Colossais programas assistencialistas também se tornaram a norma na Roma antiga. No seu auge, a maior despesa do estado era com um exército de 300.000 a 600.000 legionários. Os soldados perceberam seu papel e importância dentro da política romana, e consequentemente suas exigências aumentaram. Eles passaram a exigir programas de aposentadoria exorbitantes na forma de hectares de terras cultiváveis e de grandes bonificações em ouro equivalentes ao somatório de mais de uma década de seu salário. Eles também exigiam bonificações consideráveis e periódicas apenas para controlar as revoltas.
Ao final, em um período de aproximadamente 370 anos, o denário e todos os seus sucessores, para financiar toda essa depravação, foram continuamente desvalorizados. Uma moeda que começou com um teor de prata de 98% terminou com um teor de prata menor que 1%.
Os maciços programas de gastos do governo, todos eles feitos com o intuito de “ajudar” os romanos, acabaram por impor um terrível fardo sobre seus cidadãos.
Conclusão
A experiência romana nos ensina lições importantes. Como comenta Howard Kershner, um economista do século XX:
Quando um povo até então independente confere ao seu governo o poder de tirar de uns e dar a outros, o processo não cessará até a última gota de sangue do último pagador de impostos ser sugada.
Colocar a sua vida nas mãos de políticos corruptos compromete não somente sua independência pessoal, mas também a integridade financeira da sociedade. Uma vez iniciado, é difícil impedir o crescimento do estado.
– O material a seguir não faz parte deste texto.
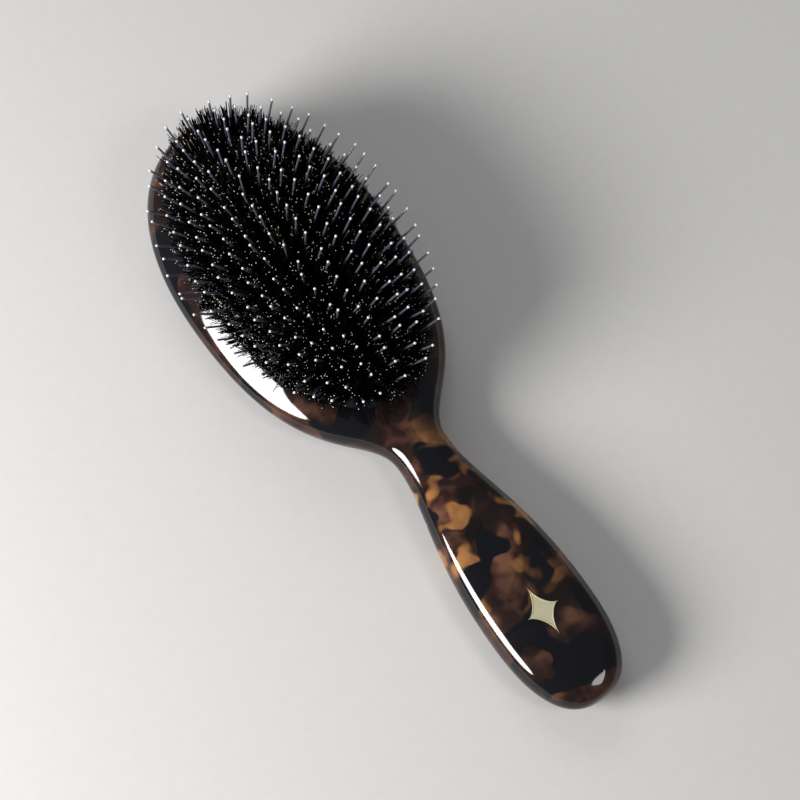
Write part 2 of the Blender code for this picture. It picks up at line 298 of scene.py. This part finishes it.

E, normalmente, as coisas não acabam bem.
Completamente debilitada, Roma, o outrora poderoso, temível e invencível Império, quedou-se perante seus invasores bárbaros em 476 d.C.
Mas o fato é que até hoje não sabemos quem eram os verdadeiros bárbaros: os invasores ou o povo romano que apoiava o estado e os políticos que debilitaram a economia ao ponto de o Império Romano cair como uma manga madura
Talvez os reais bárbaros eram os próprios romanos que haviam efetivamente cometido um suicídio econômico em câmera lenta.